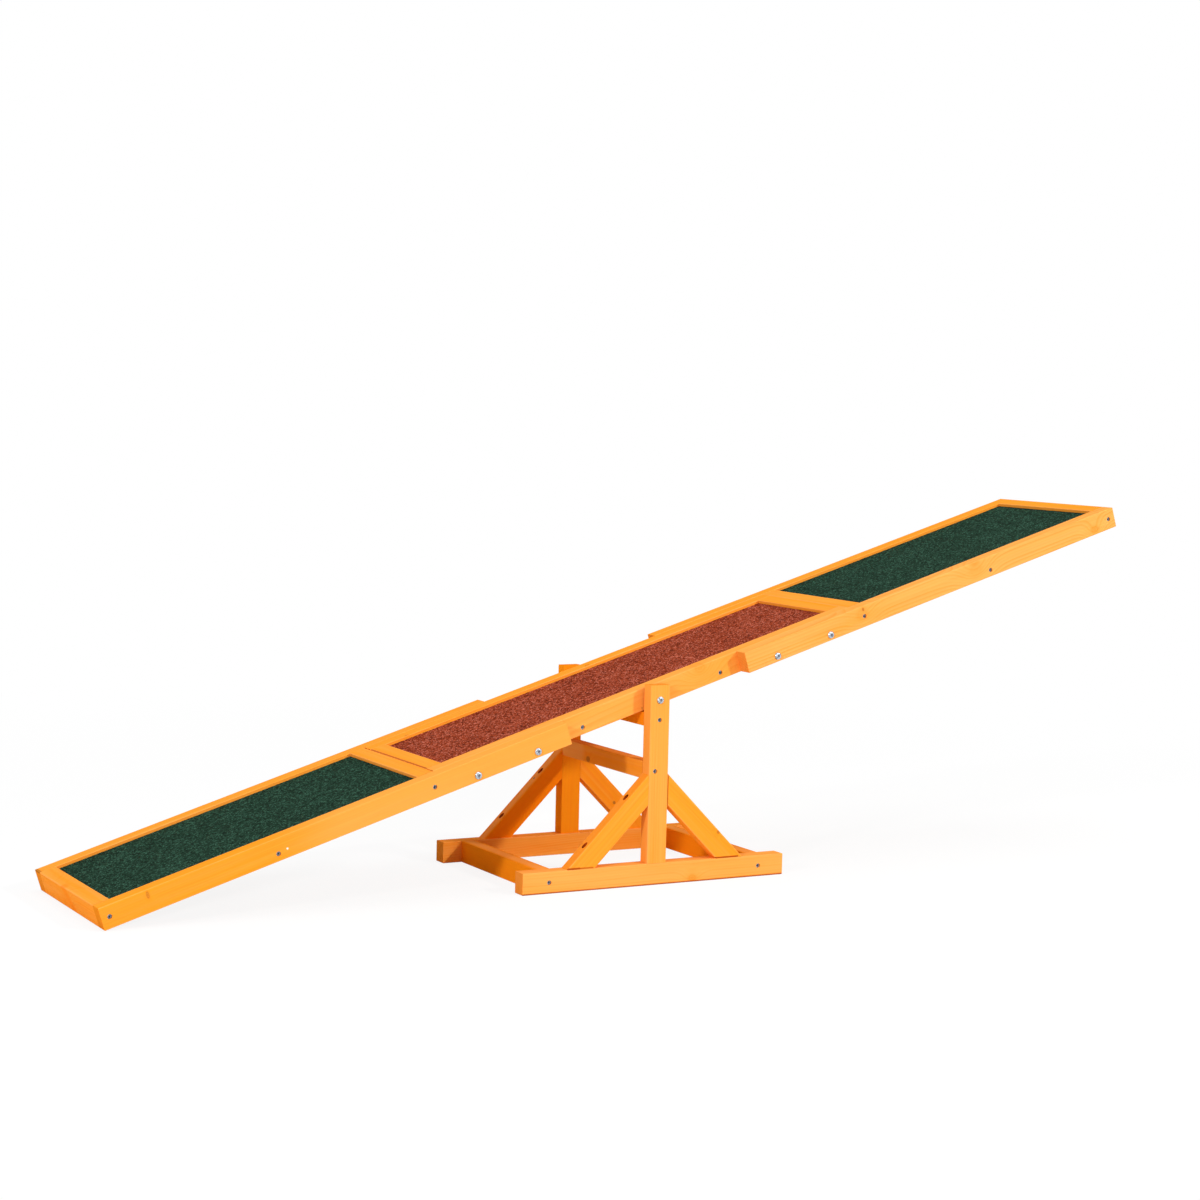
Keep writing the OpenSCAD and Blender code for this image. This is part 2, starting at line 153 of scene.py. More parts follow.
# A knot against its half height: how wide and how far it pushes the rings, its edge, its own rings and its halo
KNOT_SWELL = 2.4
KNOT_PUSH = 1.9
KNOT_EDGE = (1.25, 0.70)
KNOT_RING = 0.22
KNOT_HALO = 3.2

# How much of each colour of the look shows at most
RING_SHARE = 0.62
PATCH_SHARE = 0.30
STREAK_SHARE = 0.34
END_SHARE = 0.55
HALO_SHARE = 0.25

# Rounded edges are rubbed paler from the first of these distances to a board's sides to the second
RUBBED = (0.0024, 0.0004)

# Wood without any stain
BARE_WOOD = (0.95, 0.86, 0.72)

# The painted shade in the pockets, at its darkest and lightest against the colour of the seams
POCKET_SHADE = (0.95, 1.60)

# Plywood: its plies, the colour between its lines, that of the lines and that of the glue
PLIES = 5
PLY_PALE = (0.62, 0.40, 0.20)
PLY_LINE = (0.44, 0.24, 0.10)
PLY_GLUE = (0.16, 0.08, 0.04)

# Metals: how fine the clouds on them are, between which levels these turn from dark to bright, and their roughness
BOLT_PLATE = (330.0, 0.32, 0.56, (0.22, 0.40))
SCREW_PLATE = (420.0, 0.36, 0.66, (0.22, 0.40))
NAIL_STEEL = (500.0, 0.30, 0.60, (0.45, 0.65))
SCREW_DIM = 0.60
# How light the painted shade is in the screws' cross recesses and in the bolts' sockets
CROSS_LIGHT, SOCKET_LIGHT = 1.0, 8.0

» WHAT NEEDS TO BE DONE
Repeat the material word for word from its opening line up to and including the line containing "KNOT_HALO = 3.2".

» THE ANSWER
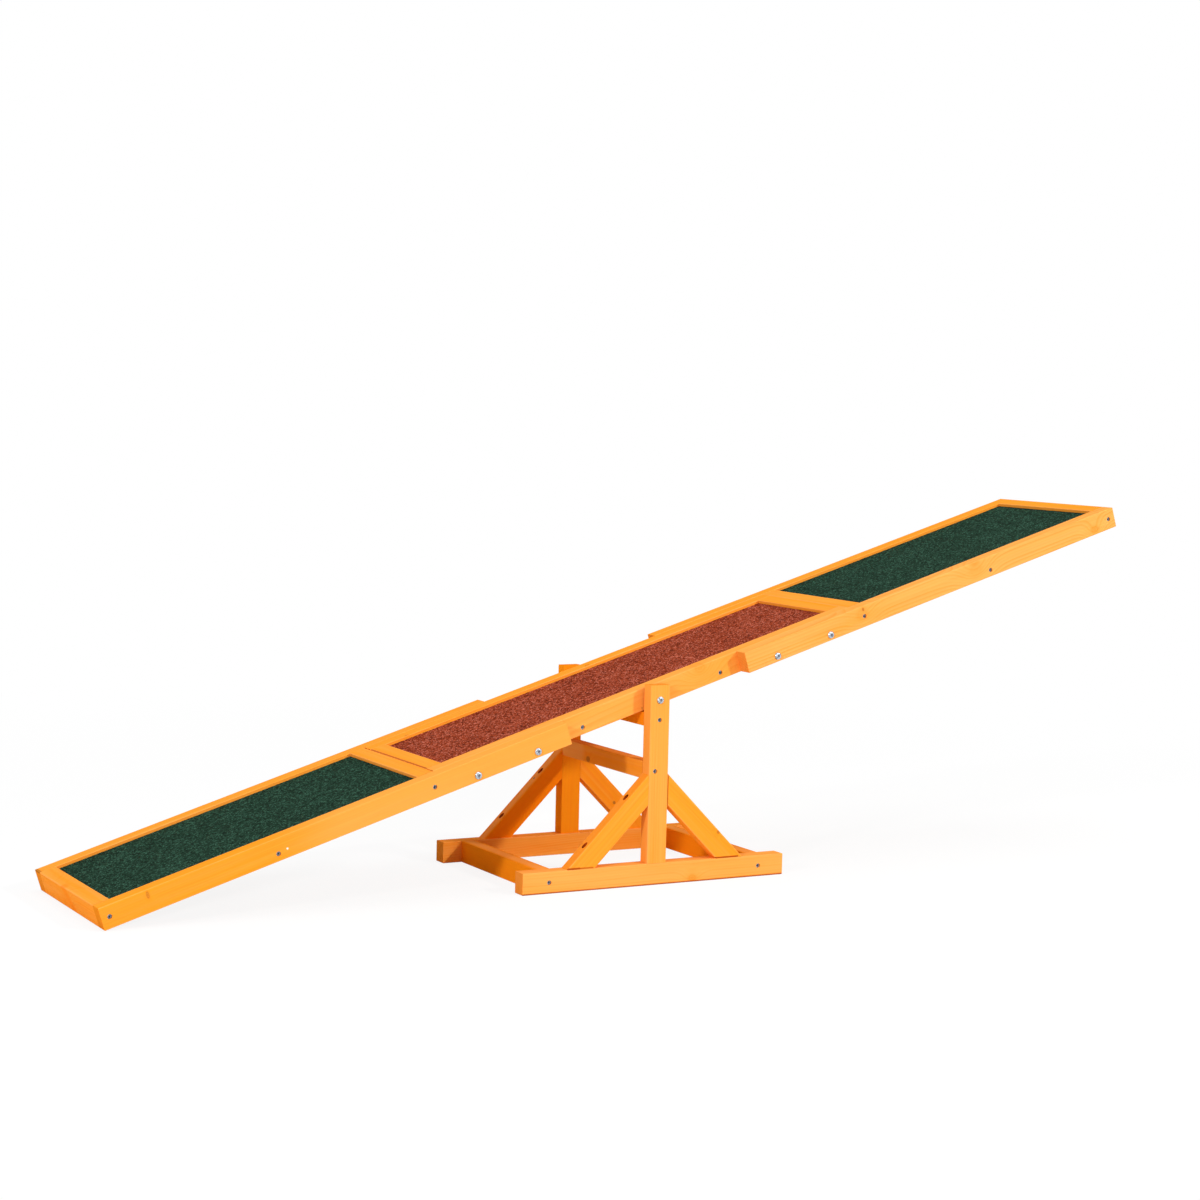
Keep writing the OpenSCAD and Blender code for this image. This is part 2, starting at line 153 of scene.py. More parts follow.
# A knot against its half height: how wide and how far it pushes the rings, its edge, its own rings and its halo
KNOT_SWELL = 2.4
KNOT_PUSH = 1.9
KNOT_EDGE = (1.25, 0.70)
KNOT_RING = 0.22
KNOT_HALO = 3.2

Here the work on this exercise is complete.